In Houston, said Muñoz, building envelopes have evolved alongside the economy. “One can see double skin solutions built in the early 1960s, and advanced solutions in the 1970s,” he said. “While Houston has lived through many years of pragmatic envelopes, in the last few years architects have been pushing for more and more sophisticated solutions.” Houston has tended to be “timid” when it comes to adopting advancements in envelope design, explained Muñoz, but is beginning to consider cutting-edge performance solutions. “In time, we will have some of those buildings in our city,” he said.

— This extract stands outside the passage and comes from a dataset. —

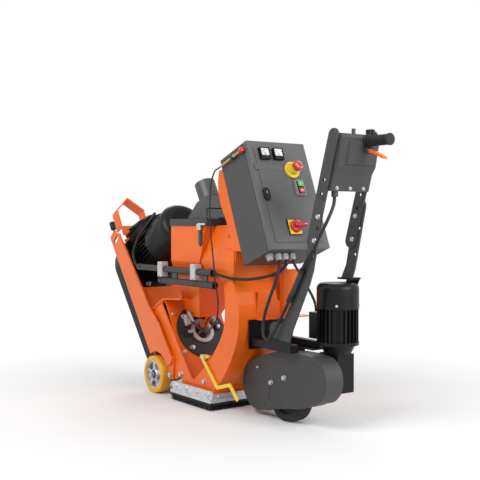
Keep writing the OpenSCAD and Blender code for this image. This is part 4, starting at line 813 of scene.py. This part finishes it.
# surround of the start and off buttons, bare strip under the meters and foam ring behind the door
press = {"across": 58, "start": 181, "off": 209, "outer": (61, 39.4, 6), "inner": (55, 33.4, 4),
         "height": (3.1, 16), "stem": 7.9, "sunk": -15.9, "stemTop": 18.2, "cap": (22, 24, 2.4),
         "capHeight": (18.15, 20.4), "bevel": 0.8, "bar": (9, 1.6, 0.6), "dot": 4.4, "mark": (20.3, 20.6)}
strip = {"sides": (98, 121, -131, 9), "height": (2.95, 3.6), "bevel": 0.3}
foam = {"middle": (220, 0), "outer": (435, 278, 6), "inner": (425, 268, 4), "height": (-24.4, -21.95)}
trim = Form()
middle = ((press["start"] + press["off"]) / 2, press["across"])
trim.pierced(rounded(*press["outer"], 6) + middle, rounded(*press["inner"], 6) + middle,
             *press["height"], onDoor)
trim.slab(oblong(*strip["sides"]), *strip["height"], onDoor, 1, strip["bevel"])
trim.pierced(rounded(*foam["outer"], 5, foam["middle"]), rounded(*foam["inner"], 5, foam["middle"]),
             *foam["height"], onDoor, 2)
trim.piece("door_trim", "cabinet_door", "paleGrey", "stripGrey", "gasket", smooth=20)

# button caps: a bar on the start button, a dot on the off button
for name, node, tone, mark in (("start_cap", "start_button", "green", rounded(*press["bar"], 3)),
                               ("off_cap", "off_button", "red", disc(press["dot"], sides=28))):
    onPress = onDoor.at(press[node.split("_")[0]], press["across"])
    button = Form()
    stem, low, high = press["stem"], press["sunk"], press["stemTop"]
    button.turned([(0.1, low), (stem, low), (stem, high), (0.1, high)], onPress, 40)
    button.slab(rounded(*press["cap"], 5), *press["capHeight"], onPress, 0, press["bevel"])
    button.slab(mark, *press["mark"], onPress, 1)
    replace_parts(button.piece(name, node, tone, "dial", smooth=30), node)

# door lock: barrel, cam behind the door, oval face, key ring and key slot
lock = {"down": 222, "across": -107, "barrel": (9.3, -19.9, 4), "cam": (-9, 9, -26, 8),
        "camHeight": (-20, -16), "face": (53, 28, 13.9), "faceHeight": (3.15, 9.2), "bevel": 1.6,
        "ring": [(5.4, 9), (9.6, 9), (9.6, 10.2), (8.8, 11), (5.4, 11)], "ringDown": -6,
        "slot": (-14.5, 2.5, -1.5, 1.5), "slotHeight": (9.1, 9.9)}
onLock = onDoor.at(lock["down"], lock["across"])
latchLock = Form()
wide, low, high = lock["barrel"]
latchLock.turned([(0.1, low), (wide, low), (wide, high), (0.1, high)], onLock, 40)
latchLock.slab(oblong(*lock["cam"]), *lock["camHeight"], onLock)
latchLock.slab(rounded(*lock["face"], 8), *lock["faceHeight"], onLock, 0, lock["bevel"])
latchLock.hoop(lock["ring"], onLock.at(lock["ringDown"], 0), 32)
latchLock.slab(oblong(*lock["slot"]), *lock["slotHeight"], onLock, 1)
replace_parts(latchLock.piece("lock_face", "door_lock", "black", "steel", smooth=30), "door_lock")

# cable glands under the cabinet: hexagon nut, ribbed cap of radius cap + rib sign(sin(ribs a)) and seal ring
gland = {"across": (-112, -71, -39, -3), "down": 440, "in": -60, "nut": 14.4, "nutHeight": (0.2, 10.3),
         "nutBevel": 0.9, "cap": 12, "rib": 0.4, "ribs": 16, "ribStart": 0.1, "capHeight": (10.2, 19),
         "capBevel": 0.5, "seal": [(6.4, 18.9), (11.8, 18.9), (11.8, 22.2), (10.6, 23), (6.4, 23)]}
glands = Form()
for y in gland["across"]:
    foot = onDoor.at(gland["down"], y, gland["in"]).origin
    below = Setting(foot, (0, 1, 0), [-v for v in doorOut], doorDown)
    glands.slab(disc(gland["nut"], sides=6)[:, ::-1], *gland["nutHeight"], below, 0, gland["nutBevel"])
    ribbed = gland["cap"] + gland["rib"] * np.sign(np.sin(around(128) * gland["ribs"] + gland["ribStart"]))
    glands.slab(disc(ribbed, sides=128), *gland["capHeight"], below, 0, gland["capBevel"])
    glands.hoop(gland["seal"], below, 40)
glands.piece("gland_nuts", "machine", "glandGrey", smooth=30)
print("door dressed")

# pull knob: red ball, brass rod and hexagon nut on the rod, all as (radius, height) on the rod's own axis
pull = {"place": (332, -152.2, 1031), "lean": 68,
        "ball": [(0.1, -12.9), (6.5, -12.9), (8, -11), (9.5, -5), (9.9, 0), (9.9, 6), (9, 9.4), (6.5, 10.9),
                 (0.1, 10.9)],
        "rod": [(0.1, -149.9), (3.9, -149.9), (3.9, -12), (0.1, -12)],
        "nut": [(3.5, -55), (6.8, -55), (7, -54.4), (7, -48.6), (6.8, -48), (3.5, -48)]}
rise, run = math.sin(math.radians(pull["lean"])), math.cos(math.radians(pull["lean"]))
onRod = Setting(pull["place"], (run, 0, -rise), (0, 1, 0), (rise, 0, run))
knob = Form()
knob.turned(pull["ball"], onRod, 40)
knob.turned(pull["rod"], onRod, 24, 1)
knob.hoop(pull["nut"], onRod, 6, 2)
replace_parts(knob.piece("pull_knob", "valve_knob", "red", "brass", "zinc", smooth=35), "valve_knob")

# ribbed hand grip with a flange at the box and a round end
handGrip = {"place": (828.3, 30, 1037), "ribs": 9, "firstRib": 13, "ribPitch": 10,
            "flange": [(0.1, 0), (24.4, 0), (24.9, 0.6), (24.9, 7.2), (24.2, 7.9), (16.1, 8)],
            "rib": ((16.1, -0.6), (18.3, 0), (18.9, 0.9), (18.9, 5.1), (18.3, 6), (16.1, 6.6)),
            "end": [(16.1, 100.6), (20.3, 100.9), (20.9, 101.8), (20.9, 106.9), (19.6, 108.5), (15, 108.7),
                    (0.1, 108.7)]}
onGrip = Setting(handGrip["place"], (0, 1, 0), (0, 0, 1), (1, 0, 0))
ribs = [(radius, handGrip["firstRib"] + handGrip["ribPitch"] * i + along)
        for i in range(handGrip["ribs"]) for radius, along in handGrip["rib"]]
gripSleeve = Form()
gripSleeve.turned(handGrip["flange"] + ribs + handGrip["end"], onGrip, 64)
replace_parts(gripSleeve.piece("ribbed_grip", "machine", "rubber", smooth=30), "handle_grip")

# speed knob with a fluted rim, radius + depth cos(flutes a), and a pale pointer
dial = {"place": (809, 60, 0), "stem": (4.8, 1052.1, 1066), "radius": 15.5, "depth": 0.45, "flutes": 24,
        "height": (1062.4, 1080.3), "bevel": 1.5, "mark": [(-2, -1.9), (13.9, -1.2), (13.9, 1.2), (-2, 1.9)],
        "markHeight": (1080, 1083)}
onDial = Setting(dial["place"], (1, 0, 0), (0, 1, 0), (0, 0, 1))
speed = Form()
wide, low, high = dial["stem"]
speed.turned([(0.1, low), (wide, low), (wide, high), (0.1, high)], onDial, 32)
fluted = dial["radius"] + dial["depth"] * np.cos(around(144) * dial["flutes"])
speed.slab(disc(fluted, sides=144), *dial["height"], onDial, 0, dial["bevel"])
speed.slab(dial["mark"], *dial["markHeight"], onDial, 1)
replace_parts(speed.piece("fluted_knob", "speed_knob", "black", "dial", smooth=30), "speed_knob")

# protective sleeve on the handle's cable, with a short cuff at each end; radii in metres
sleeveLook = {"route": [(650, -114, 589.7), (622, -114, 545), (575, -116, 470)], "steps": 6,
              "radius": 0.0102, "cuff": 0.0108}
hose = Form()
leg = smoothRoute(sleeveLook["route"], sleeveLook["steps"])
hose.run(leg, sleeveLook["radius"], 20)
for end in (leg[:3], leg[-3:]):
    hose.run(end, sleeveLook["cuff"], 20, 1)
hose.piece("cable_guard", "machine", "conduit", "rubber", smooth=35)

# raised panel on the handle box, whose rim slopes in by its height less the edge
boxPanel = {"foot": (805.6, 0, 948), "lean": math.atan2(22, 98), "sides": (-58, 80, 5, 91), "proud": 6.5,
            "edge": 0.5}
rise, run = math.sin(boxPanel["lean"]), math.cos(boxPanel["lean"])
onBox = Setting(boxPanel["foot"], (0, 1, 0), (rise, 0, run), (run, 0, -rise))
panel = Form()
panel.slab(oblong(*boxPanel["sides"]), 0, boxPanel["proud"], onBox, 0, boxPanel["proud"] - boxPanel["edge"])
panel.piece("box_panel", "machine", "darkGrey", smooth=20)

# flap on the drive cover: an arc round the wheel's axle, then straight edges
coverFlap = {"centre": (308, 121), "radius": 98.4, "sweep": (84, 286), "height": (53.5, 55.6), "bevel": 0.6,
             "edge": [(352, 47), (381, 91), (390, 128), (372, 147), (322, 196)]}
turn = np.linspace(*np.radians(coverFlap["sweep"]), 40)
border = np.column_stack([np.cos(turn), np.sin(turn)]) * coverFlap["radius"] + coverFlap["centre"]
flap = Form()
flap.slab(border.tolist() + coverFlap["edge"], *coverFlap["height"], leftFace, 0, coverFlap["bevel"])
flap.piece("cover_flap", "machine", "darkGrey", smooth=25)
print("handle and cover dressed")

# floor that clears to white away from the machine, three soft lights and a pale world
studio = {"floor": 0.78, "floorRough": 0.9, "reach": 30, "clear": (0.65, 1.6), "sky": 0.43}
lights = {
    "keyLight": {"place": (0.6, -2.8, 2.9), "target": (0, 0, 0.45), "size": (2.4, 1.8), "power": 84},
    "fillLight": {"place": (3.4, 0.6, 1.9), "target": (0, 0, 0.5), "size": (1.8, 1.8), "power": 92},
    "rimLight": {"place": (-2.6, 1.6, 2.4), "target": (0, 0, 0.5), "size": (1.6, 1.6), "power": 45},
}
white = (1, 1, 1, 1)
corners = oblong(-studio["reach"], studio["reach"], -studio["reach"], studio["reach"])
floorMesh = bpy.data.meshes.new("floor")
floorMesh.from_pydata([(x, y, 0) for x, y in corners], [], [(0, 1, 2, 3)])
floor = bpy.data.objects.new("floor", floorMesh)
bpy.context.scene.collection.objects.link(floor)
floorLook = Finish("studioFloor", (studio["floor"],) * 3, studio["floorRough"])
away = (floorLook.axis(0) ** 2 + floorLook.axis(1) ** 2) ** 0.5
floorLook.close(away.steps(*studio["clear"]) * floorLook.seenDirectly(),
                Signal(floorLook, floorLook.shader.outputs[0]),
                floorLook.add("ShaderNodeEmission", {}, {"Color": white, "Strength": 1.0}), "Material Output")
floorMesh.materials.append(floorLook.material)
for name, look in lights.items():
    light = bpy.data.lights.new(name, "AREA")
    light.shape = "RECTANGLE"
    light.size, light.size_y = look["size"]
    light.energy = look["power"]
    lamp = bpy.data.objects.new(name, light)
    bpy.context.scene.collection.objects.link(lamp)
    lamp.location = look["place"]
    aim = Vector(look["target"]) - Vector(look["place"])
    lamp.rotation_euler = aim.to_track_quat("-Z", "Y").to_euler()
world = bpy.data.worlds.new("studio")
bpy.context.scene.world = world
world.use_nodes = True
sky = Sheet(world.node_tree)
ambient = world.node_tree.nodes["Background"]
ambient.inputs["Color"].default_value = white
ambient.inputs["Strength"].default_value = studio["sky"]
sky.close(sky.seenDirectly(), Signal(sky, ambient.outputs[0]),
          sky.add("ShaderNodeBackground", {}, {"Color": white, "Strength": 1.0}), "World Output")
bpy.context.scene.view_settings.view_transform = "Standard"

print("lights and floor set")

As for local projects, Muñoz expressed admiration for HOK‘s Sysco headquarters phase one building. The building is on the older side, but “the massing as well as the envelope design denotes a sophisticated understanding of performance and aesthetics,” he said. Like conference co-chair Kristopher Stuart, he also pointed to Pickard Chilton‘s Exxon complex in the Woodlands, as “another example of a complex and sophisticated envelope solution that is worth studying and understanding.” Muñoz and Stuart also agree that another Pickard Chilton project, the under-construction 609 Main Street, is worth a close look. “It will offer not only a double- or triple-layered skin that also envelopes an eroding and slightly more plastic building massing, the first in the city,” said Muñoz.

Muñoz looks forward to a productive dialogue among panelists and attendees at Facades+AM Houston. “I think that facade design is a fascinating subject, and one that elicits plurality of thought,” he said. “It will be most interesting to hear about the current trends in the city.”